As the official synopsis states:

“By 1979, the British security forces believed the IRA had become so security conscious that they were impossible to penetrate. But reporter Jennifer O’Leary reveals how one weakness in the IRA’s internal security was exploited to unlock many of the group’s secrets.

“She charts how Britain used informers and combined that advantage in secret intelligence with the use of special forces to take on one of the IRA’s deadliest units – a strategy that culminated with the Loughgall ambush, when the SAS killed eight IRA men attacking a police station.

“The programme shows that the aftermath of the attack only made the IRA’s informer problem worse.”

In terms of the main narrative focus, the Loughgall Ambush that took place on 8 May 1987 in the village of Loughgall, Armagh will be documented.

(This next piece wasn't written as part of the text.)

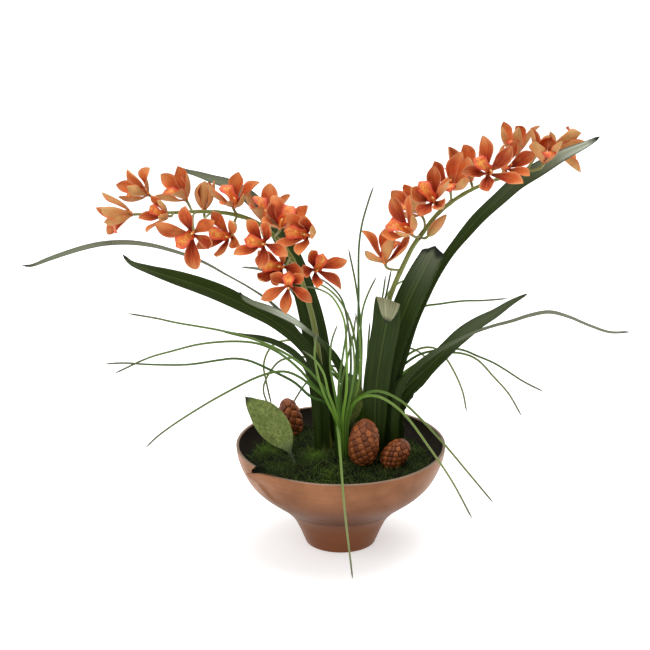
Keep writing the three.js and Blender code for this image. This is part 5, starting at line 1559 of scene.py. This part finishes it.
def spike_skins(spike):
    """The stem, swollen a little at each stalk's foot, and all stalks."""
    root = np.array([*spike["root"], STAKE_TOP], float)
    points = np.vstack([root, seen(spike["route"])])
    ends = []
    for bloom in BLOOMS[spike["side"]]:
        origin, axes = bloom_frame(bloom)
        ends.append((origin - axes[2] * (HUB_HALF + CLEARANCE), axes[2]))
    if "bud" in spike:
        foot, tip = seen([spike["bud"]["at"], spike["bud"]["tip"]])
        ends.append((foot - unit(tip - foot) * CLEARANCE, unit(tip - foot)))
    skins = []
    leaving = []
    for end, heading in ends:
        share, made = stalk_skins(points, end, heading)
        leaving.append(share)
        skins += made
    shares = np.linspace(0, 1, 150)
    path = follow(points, shares)
    apart = (shares[:, None] - np.array(leaving)) * path.length
    radius = smooth(STEM_RADII, shares) + 0.3 * np.exp(-((apart / 2.2) ** 2)).max(axis=1)
    radius = radius * tip_taper(shares, path.length, 2, 0.05, past=1.002)
    stem = tube(path.centre, path.tangent, radius, STEM_SIDES, shares, dry=0.0)
    heights = [STAKE_BOTTOM + 2, STAKE_TOP + 0.5]
    stake = upright_tube(root, heights, [STEM_RADII[0]] * 2, STEM_SIDES, dry=0.0)
    return [stake, stem, *skins]


def stem_material():
    """Olive stem with lengthwise fibres and brown freckles, and dry tan bracts."""
    paint = new_paint("olive_stem", Roughness=0.5)
    along_fibres = paint.noise(paint.place((12, 3, 1), "UV"), 1.0, 3.0)
    freckles = paint.noise(paint.place(), 300.0, 4.0, 0.7)
    green = paint.mixed(along_fibres, (80, 96, 28), (132, 138, 56))
    wear_and_highlight = paint.over(green, (104, 82, 40), freckles, 0.56, 0.75, 0.5)
    dry = paint.mixed(freckles, (120, 84, 44), (170, 140, 90))
    return paint.finish(paint.mixed(paint.mark("dry"), wear_and_highlight, dry), freckles, 0.0002)


olive = stem_material()
for spike in SPIKES:
    make_piece("arching_" + spike["name"], spike_skins(spike), [olive], spike["name"])
print("flower stems:", len(SPIKES))

# %% [markdown]
# ## The bud
#
# One bloom is still closed: a pointed spindle whose three outer sepals lap over each other. A
# spindle with a seam every third of a turn shows that.

# %% Bud
def bud_skin(bud, length_rows=40, columns=48):
    """A spindle of radius 0.3 + 5·sin(π·t^0.8)^0.75·swell. With p the place between two seams,
    swell is 0.84 + 0.16·sin(π·p)^0.5, and the seams wind slowly round."""
    foot, tip = seen([bud["at"], bud["tip"]])
    along = unit(tip - foot)
    t = bunched(0.02, 0.985, length_rows)
    angle = 2 * pi * np.arange(columns) / columns
    p = (3 * (angle / (2 * pi) + 0.12 * t[:, None])) % 1
    swell = 0.84 + 0.16 * np.sin(pi * p) ** 0.5
    radius = 5 * (np.sin(pi * t**0.8) ** 0.75)[:, None] * swell + 0.3
    centre = foot + t[:, None] * (tip - foot)
    skin = tube(centre, np.tile(along, (length_rows, 1)), radius, columns, t)
    return skin._replace(marks=dict(seam=(1 - np.sin(pi * p) ** 0.3).ravel()))


def bud_material():
    """Orange-tan silk, olive at the foot and dark in the seams."""
    paint = new_paint("bud_silk", Roughness=0.55, Sheen_Weight=0.1)
    clouds = paint.noise(paint.place(), 160.0, 3.0)
    silk = paint.mixed(clouds, (206, 120, 68), (190, 150, 82))
    olive_foot = paint.over(silk, (140, 132, 56), paint.along(), 0.5, 0.0)
    seamed = paint.mixed(paint.mark("seam"), olive_foot, (126, 62, 30))
    return paint.finish(seamed, clouds, 0.0003)


bud = SPIKES[1]["bud"]
make_piece("closed_bud", [bud_skin(bud)], [bud_material()], "bud_right")
print("triangles made:", sum(triangle_counts))

# %% [markdown]
# ## Floor and light
#
# The photograph is a cut-out on white. A pale floor gives that, with a sky that is brighter
# behind the object than in front of it, and two large soft lights from the front left and from
# above round the shapes off.

# %% Floor and light
FLOOR_HALF = 9.0
FLOOR_LEVEL = -0.0003
SKY_FRONT = 0.3
SKY_BACK = 0.75


def pale_floor():
    """A square floor just under the foot."""
    mesh = bpy.data.meshes.new("floor")
    corners = [(-1, -1), (1, -1), (1, 1), (-1, 1)]
    points = [(x * FLOOR_HALF, y * FLOOR_HALF, FLOOR_LEVEL) for x, y in corners]
    mesh.from_pydata(points, [], [(0, 1, 2, 3)])
    paint = new_paint("pale_floor", Roughness=0.9, Emission_Color=(1, 1, 1, 1), Emission_Strength=0.45)
    grain = paint.noise(paint.place(), 3.0)
    paint.link(paint.mixed(grain, (250, 250, 250), (246, 246, 246)), "Base Color")
    mesh.materials.append(paint.owner)
    floor = bpy.data.objects.new("floor", mesh)
    bpy.context.collection.objects.link(floor)


def soft_light(name, location, size, power):
    """A square light that looks at the middle of the arrangement."""
    light = bpy.data.lights.new(name, "AREA")
    light.size = size
    light.energy = power
    lamp = bpy.data.objects.new(name, light)
    lamp.location = location
    aim = Vector((0, 0, 0.2)) - lamp.location
    lamp.rotation_euler = aim.to_track_quat("-Z", "Y").to_euler()
    bpy.context.collection.objects.link(lamp)


pale_floor()
soft_light("front_light", (-1.1, -1.9, 1.9), size=1.6, power=22)
soft_light("top_light", (0.3, 0.4, 2.4), size=2.0, power=36)
world = bpy.data.worlds.new("bright_room")
sky = Paint(world, "Background", Color=(1, 1, 1, 1))
toward_back = sky.axis("Y", sky.node("TexCoord", "Generated"))
sky.link(sky.between(toward_back, -0.9, 0.2, SKY_FRONT, SKY_BACK), "Strength")
bpy.context.scene.world = world
bpy.context.scene.view_settings.view_transform = "Standard"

During this incident, an eight-man unit of the Provisional IRA’s East Tyrone Brigade were shot dead after they loaded a 200lb bomb onto a stolen digger and smashed through the gates of the RUC barracks in Loughgall.

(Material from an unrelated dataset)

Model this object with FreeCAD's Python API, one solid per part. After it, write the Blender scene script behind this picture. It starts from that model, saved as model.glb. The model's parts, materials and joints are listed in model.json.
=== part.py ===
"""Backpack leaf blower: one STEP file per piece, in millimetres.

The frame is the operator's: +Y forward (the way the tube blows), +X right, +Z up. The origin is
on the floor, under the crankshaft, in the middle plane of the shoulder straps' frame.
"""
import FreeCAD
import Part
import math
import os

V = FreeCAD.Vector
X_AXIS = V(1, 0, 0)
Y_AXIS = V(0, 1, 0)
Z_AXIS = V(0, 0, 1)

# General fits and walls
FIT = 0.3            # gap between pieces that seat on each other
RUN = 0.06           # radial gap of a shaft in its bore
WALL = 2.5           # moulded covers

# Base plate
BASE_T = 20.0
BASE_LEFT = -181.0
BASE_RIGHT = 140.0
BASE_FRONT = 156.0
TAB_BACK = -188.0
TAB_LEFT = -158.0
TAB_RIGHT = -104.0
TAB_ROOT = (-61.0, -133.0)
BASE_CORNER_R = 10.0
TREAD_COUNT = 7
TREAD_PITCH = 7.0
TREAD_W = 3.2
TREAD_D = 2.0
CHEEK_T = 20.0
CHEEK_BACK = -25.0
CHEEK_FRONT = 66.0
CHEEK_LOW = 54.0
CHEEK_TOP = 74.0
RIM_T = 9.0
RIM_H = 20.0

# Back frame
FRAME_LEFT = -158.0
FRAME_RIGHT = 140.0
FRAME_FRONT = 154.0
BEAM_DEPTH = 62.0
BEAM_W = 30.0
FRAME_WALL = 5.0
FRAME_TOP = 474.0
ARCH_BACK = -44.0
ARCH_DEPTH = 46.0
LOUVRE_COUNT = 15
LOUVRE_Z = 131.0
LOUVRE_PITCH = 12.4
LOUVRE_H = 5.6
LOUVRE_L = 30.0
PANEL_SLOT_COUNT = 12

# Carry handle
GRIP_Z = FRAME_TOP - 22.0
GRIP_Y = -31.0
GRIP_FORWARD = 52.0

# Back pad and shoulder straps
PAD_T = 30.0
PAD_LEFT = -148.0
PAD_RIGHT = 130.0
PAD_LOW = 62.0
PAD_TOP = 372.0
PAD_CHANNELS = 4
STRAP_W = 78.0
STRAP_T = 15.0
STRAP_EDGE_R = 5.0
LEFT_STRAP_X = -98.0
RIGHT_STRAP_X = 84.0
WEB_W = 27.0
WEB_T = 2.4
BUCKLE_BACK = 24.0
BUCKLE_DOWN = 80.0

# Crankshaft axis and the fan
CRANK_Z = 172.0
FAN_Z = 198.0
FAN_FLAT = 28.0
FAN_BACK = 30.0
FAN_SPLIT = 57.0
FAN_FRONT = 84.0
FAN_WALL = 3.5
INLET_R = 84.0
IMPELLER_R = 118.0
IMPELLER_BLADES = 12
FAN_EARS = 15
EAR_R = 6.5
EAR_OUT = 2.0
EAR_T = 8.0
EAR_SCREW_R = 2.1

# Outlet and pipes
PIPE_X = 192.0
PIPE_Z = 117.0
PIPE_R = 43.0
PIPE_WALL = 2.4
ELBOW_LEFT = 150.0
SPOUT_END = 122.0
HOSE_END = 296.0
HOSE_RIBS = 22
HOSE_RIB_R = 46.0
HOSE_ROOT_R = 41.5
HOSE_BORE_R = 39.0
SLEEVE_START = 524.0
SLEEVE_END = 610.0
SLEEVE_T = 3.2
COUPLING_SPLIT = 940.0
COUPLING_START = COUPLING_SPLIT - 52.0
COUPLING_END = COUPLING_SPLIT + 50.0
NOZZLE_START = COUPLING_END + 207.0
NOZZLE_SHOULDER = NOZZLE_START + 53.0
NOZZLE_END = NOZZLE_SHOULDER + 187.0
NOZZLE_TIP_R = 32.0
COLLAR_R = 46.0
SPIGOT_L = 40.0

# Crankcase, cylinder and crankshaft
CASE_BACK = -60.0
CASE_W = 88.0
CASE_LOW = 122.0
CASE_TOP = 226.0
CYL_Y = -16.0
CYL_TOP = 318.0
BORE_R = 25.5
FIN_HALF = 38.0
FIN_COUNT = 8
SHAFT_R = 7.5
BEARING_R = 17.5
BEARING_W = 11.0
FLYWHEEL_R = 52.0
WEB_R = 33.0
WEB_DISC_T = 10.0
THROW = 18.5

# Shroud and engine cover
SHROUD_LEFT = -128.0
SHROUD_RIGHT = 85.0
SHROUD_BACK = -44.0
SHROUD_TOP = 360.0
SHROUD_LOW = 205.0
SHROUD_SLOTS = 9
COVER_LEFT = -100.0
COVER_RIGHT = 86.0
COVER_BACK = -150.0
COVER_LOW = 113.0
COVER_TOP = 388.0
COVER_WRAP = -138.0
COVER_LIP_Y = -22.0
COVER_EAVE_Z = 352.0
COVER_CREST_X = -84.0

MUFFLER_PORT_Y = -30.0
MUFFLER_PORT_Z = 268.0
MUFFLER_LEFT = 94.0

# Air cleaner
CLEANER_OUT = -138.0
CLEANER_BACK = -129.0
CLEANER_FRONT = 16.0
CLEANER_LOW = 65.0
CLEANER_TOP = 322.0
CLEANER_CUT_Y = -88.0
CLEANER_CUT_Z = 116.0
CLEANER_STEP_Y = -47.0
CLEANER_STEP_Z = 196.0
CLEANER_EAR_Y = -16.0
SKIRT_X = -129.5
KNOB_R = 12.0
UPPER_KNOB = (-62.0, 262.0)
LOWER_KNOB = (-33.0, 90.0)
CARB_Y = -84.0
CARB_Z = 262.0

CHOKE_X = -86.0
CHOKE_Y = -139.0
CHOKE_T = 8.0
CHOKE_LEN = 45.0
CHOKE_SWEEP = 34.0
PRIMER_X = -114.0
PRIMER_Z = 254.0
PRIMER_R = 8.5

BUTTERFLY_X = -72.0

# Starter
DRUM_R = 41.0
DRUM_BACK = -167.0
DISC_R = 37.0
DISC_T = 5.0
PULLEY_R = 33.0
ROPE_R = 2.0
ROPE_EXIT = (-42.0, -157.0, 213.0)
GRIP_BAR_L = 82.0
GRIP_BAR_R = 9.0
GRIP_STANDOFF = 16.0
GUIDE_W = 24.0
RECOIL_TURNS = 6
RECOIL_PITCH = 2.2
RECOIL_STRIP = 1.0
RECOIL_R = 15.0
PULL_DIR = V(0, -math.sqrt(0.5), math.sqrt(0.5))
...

The bomb exploded and destroyed almost half of the base.

Soldiers from the British Army’s Special Air Service (SAS) then returned fire both from within the base and from hidden positions around it in a pre-planned ambush, killing all of the IRA attackers.

It resulted in the IRA’s largest loss of life in a single incident during The Troubles. The shooting lasted for about 10 minutes.

Innocent bystander Anthony Hughes was also killed during the firefight and another bystander was also injured.

In 2001, the European Court of Human Rights ruled that 10 IRA men, including the eight killed at Loughgall, had their human rights violated by the failure of the British government to conduct a proper investigation into their deaths.

The ruling also raised the question about why the killings occurred after long-running undercover intelligence operations offered the British state the alternative of capture and arrest.

The court did not make any finding that these deaths amounted to unlawful killing.

The next episode of Spotlight on the Troubles: A Secret History airs at 9pm this Tuesday 1 October on BBC One.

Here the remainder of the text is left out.